I’d like to examine something called the Pleasure Principle. It’s been used by Epicurus, Freud, and Jeremy Bentham, and it’s a psychological line of thinking where everyone acts for their own pleasure. Much like Pa Kent’s utilitarianism or Ayn Rand’s objectivism. The idea goes, and quite simply so, that people like to do things that make them feel good.

Easy enough… but why does Gen X want to be cynical? That doesn’t make them feel good… does it?

It does.

Remember the core of my theories on generational sociology: every generation wants to be completely unlike the one that came before it. It’s the reason hardworking Americans gave birth to flappers, who then gave birth to more hardworking Nazi-punchers, who then gave birth to fanciful flower-sniffing hippies, who then gave birth to angsty, disaffected Grunge kids, who then gave birth to the sunny idealism of Millennials. To Gen X’ers, being morose and pissing on everyone else’s metaphorical Cheerios is what gives them pleasure: they’re not going to be like the losers that came before them, who pursued peace & love that quickly morphed into stocks & bonds. In fact, it’s the bizarre about-face pulled by the Baby Boomers in the post-Watergate era that gave Generation X its most important ethos.

If Mom & Dad started as hippies and ended as day traders, what can we do to rebel? Absolutely nothing.

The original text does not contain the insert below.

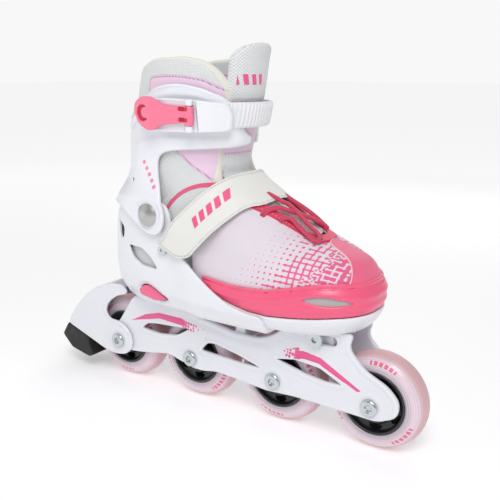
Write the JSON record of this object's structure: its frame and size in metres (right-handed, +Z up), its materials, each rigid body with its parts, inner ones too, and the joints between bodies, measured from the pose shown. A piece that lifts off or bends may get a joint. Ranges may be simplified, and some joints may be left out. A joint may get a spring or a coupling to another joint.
{
  "type": "adjustable in-line skate",
  "caption": "Child's adjustable in-line skate for the right foot: padded boot in hard shells, hinged cuff with ratchet buckle, sliding toe half, two-rail wheel frame and rear heel brake.",
  "frame": {"origin": "on the ground, midway between the second and third axles, in the plane of the wheels", "axes": "+X to the toe, +Y to the inner (left) side of the right foot, +Z up"},
  "size_m": [0.33, 0.1077, 0.273],
  "materials": {
    "white_shell": "satin moulded polypropylene",
    "white_frame": "satin moulded glass-filled nylon",
    "pink_bumper": "soft gloss thermoplastic",
    "pink_lever": "gloss acetal",
    "pink_button": "gloss acetal",
    "black_rubber": "matt brake rubber",
    "pink_urethane": "smooth cast urethane",
    "black_hub": "satin moulded nylon",
    "zinc_steel": "bright zinc plate",
    "bearing_steel": "ground bearing steel",
    "rivet_metal": "satin domed aluminium",
    "liner_mesh": "perforated sandwich mesh",
    "upper_print": "printed synthetic",
    "toe_print": "coated synthetic leather",
    "pink_trim": "coated synthetic leather",
    "strap_web": "coated strap with stitched edges",
    "ladder_plastic": "ribbed flexible plastic",
    "lace_cord": "braided polyester",
    "vent_fabric": "woven vent mesh",
    "insole_foam": "brushed foam insole"
  },
  "bodies": {
    "boot": {"chassis": "white_frame", "brake_arm": "white_frame", "brake_pad": "black_rubber", "brake_pad_screw": "zinc_steel", "axle_screws": "zinc_steel", "axle_nuts": "zinc_steel", "bearing_inner_rings": "bearing_steel", "bearing_spacers": "bearing_steel", "heel_shell": "white_shell", "frame_screws": "zinc_steel", "button_spring": "bearing_steel", "liner_foot": "liner_mesh", "insole": "insole_foam", "tongue_instep": "liner_mesh", "instep_strap": "strap_web", "strap_screws": "zinc_steel", "cuff_rivets": "rivet_metal"},
    "toe": {"toe_sole": "white_shell", "toe_slide_bolt": "zinc_steel", "toe_slide_nut": "zinc_steel", "bumper": "pink_bumper", "vent_mesh": "vent_fabric", "vamp": "upper_print", "toe_cap": "toe_print", "eyestay": "pink_trim", "laces": "lace_cord"},
    "cuff": {"cuff": "white_shell", "liner_shaft": "liner_mesh", "tongue_shaft": "liner_mesh", "buckle_base": "white_shell", "buckle_pin": "zinc_steel", "ladder_strap": "ladder_plastic", "ladder_rivet": "zinc_steel"},
    "lever": {"buckle_lever": "pink_lever"},
    "pawl": {"buckle_pawl": "zinc_steel"},
    "button": {"size_button": "pink_button"},
    "wheel_1": {"wheel_1_tyre": "pink_urethane", "wheel_1_hub": "black_hub", "wheel_1_outer_rings": "bearing_steel", "wheel_1_balls": "bearing_steel"},
    "wheel_2": {"wheel_2_tyre": "pink_urethane", "wheel_2_hub": "black_hub", "wheel_2_outer_rings": "bearing_steel", "wheel_2_balls": "bearing_steel"},
    "wheel_3": {"wheel_3_tyre": "pink_urethane", "wheel_3_hub": "black_hub", "wheel_3_outer_rings": "bearing_steel", "wheel_3_balls": "bearing_steel"},
    "wheel_4": {"wheel_4_tyre": "pink_urethane", "wheel_4_hub": "black_hub", "wheel_4_outer_rings": "bearing_steel", "wheel_4_balls": "bearing_steel"}
  },
  "joints": [
    {"name": "toe_slide", "type": "slide", "parent": "boot", "child": "toe", "axis": [1, 0, 0], "range_m": [0, 0.012], "deforming": ["instep_strap"]},
    {"name": "cuff_lean", "type": "hinge", "parent": "boot", "child": "cuff", "pos_m": [-0.052, 0, 0.153], "axis": [0, 1, 0], "range_deg": [-2, 12]},
    {"name": "lever_swing", "type": "hinge", "parent": "cuff", "child": "lever", "pos_m": [-0.01126, -0.04853, 0.22475], "axis": [0, 0, 1], "range_deg": [0, 95]},
    {"name": "pawl_tilt", "type": "hinge", "parent": "cuff", "child": "pawl", "pos_m": [0.00072, -0.0342, 0.22475], "axis": [0, 0, 1], "range_deg": [0, 7.6]},
    {"name": "size_button_press", "type": "slide", "parent": "boot", "child": "button", "axis": [0, 1, 0], "range_m": [0, 0.004], "stiffness_N_per_m": 600, "springref_m": -0.002, "deforming": ["button_spring"]},
    {"name": "wheel_1_spin", "type": "hinge", "parent": "boot", "child": "wheel_1", "pos_m": [-0.112, 0, 0.035], "axis": [0, 1, 0], "continuous": true},
    {"name": "wheel_2_spin", "type": "hinge", "parent": "boot", "child": "wheel_2", "pos_m": [-0.038, 0, 0.035], "axis": [0, 1, 0], "continuous": true},
    {"name": "wheel_3_spin", "type": "hinge", "parent": "boot", "child": "wheel_3", "pos_m": [0.038, 0, 0.035], "axis": [0, 1, 0], "continuous": true},
    {"name": "wheel_4_spin", "type": "hinge", "parent": "boot", "child": "wheel_4", "pos_m": [0.114, 0, 0.035], "axis": [0, 1, 0], "continuous": true}
  ],
  "couplings": [
    {"joint": "pawl_tilt", "follows": "lever_swing", "ratio": 0.08}
  ]
}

Ergo, the “Slacker” ethos that gave us  Ethan Hawke’s turn in the X’er classic Reality Bites that grates on the nerves of generations both before and after. As Vice put it:

If the Gen X cultural expression of the 1990s taught us anything, it is that not giving a fuck is the only truly meaningful personal act. Don’t get me wrong: not giving a fuck is always cool, but it isn’t a political statement, and there’s nothing constructive about it. Stop believing there ever was. Ethan Hawke’s character in Reality Bites is not an outsider hero. He’s just a privileged white dude living in the best decade this part of the world has ever seen.

And now these guys are deciding what to do with such bastions of altruism and gumption like Superman and Captain America? It’s no surprise to see Cap go Nazi and Supes go Randian, because in the eyes of their current creators, believing in anything just makes you a tool of the system, man. The true heroes do whatever makes them feel good whenever, and they don’t care about the rest of the world. I mean, we’re all just going to grow old and die some day, so why worry about anything? Nothing can ever change or get better, really, when you, like, look at it, and stuff. Just get yours and make sure you have a good time doing it. This is more or less the entire climax of the über-popular zombie survival game The Last of Us, also created by Gen X’ers.

We get it, Generation X. You didn’t have something sexy like Civil Rights to march for and your early 90s recession was soooo lame, not like the 2007 one that sent the Millennials out behind the woodshed. If you wanted to actually fight a good fight, it would have taken effort and required you to get out of your cushy split-level in the suburbs, and that’s just what the man wants you to do, or something. It’s this same sort of idea that was parodied to a ridiculous extent by the Lonely Island a few years ago:

It’s telling that using such stupid narrative devices as “What if Captain America were secretly evil?” and “What if Superman didn’t save people?” are ultimately lazy. It’s the slackers who are beginning to be in charge, and they’ve learned just enough to satisfy their nihilistic hedonism while making sure whatever idealism is left in the creative economy is beaten out of us and replaced with yet more dark, dreary dystopias with ambiguous anti-heroes, and scowls stretching off to the horizon.

However, all is not lost for Gen X: there are some bright spots here and there, like the creative power couple of Craig McCracken (born 1971) and Lauren Faust (born 1974). While the rest of Gen X is focused on making everything so gritty, depressing and mopey that it makes your soul hurt, McCracken and Faust have helmed many colorful, entertaining and award-winning animated shows that espouse happy characters doing good things and being overall nice people. It’s a very un-Gen X sentiment, but it’s something that has certainly caught on with the Millennial Feel the Bern crowd and the neon day-glo optimism of the younger set. So yes, for every 400 Zack Snyders there might be one Craig McCracken, and we should think ourselves very fortunate to have them. If it weren’t for that occasional spark of altriusm from Gen X, the entire world might be falling into a quagmire of self-absorbed special snowflakes, all too eager to show the world how much they care about not caring.

As for me? I’ll watch pastel-colored marshmallow ponies with my toddler before I try to watch Man of Steel again. At least the ponies understand the good guys are supposed to help people.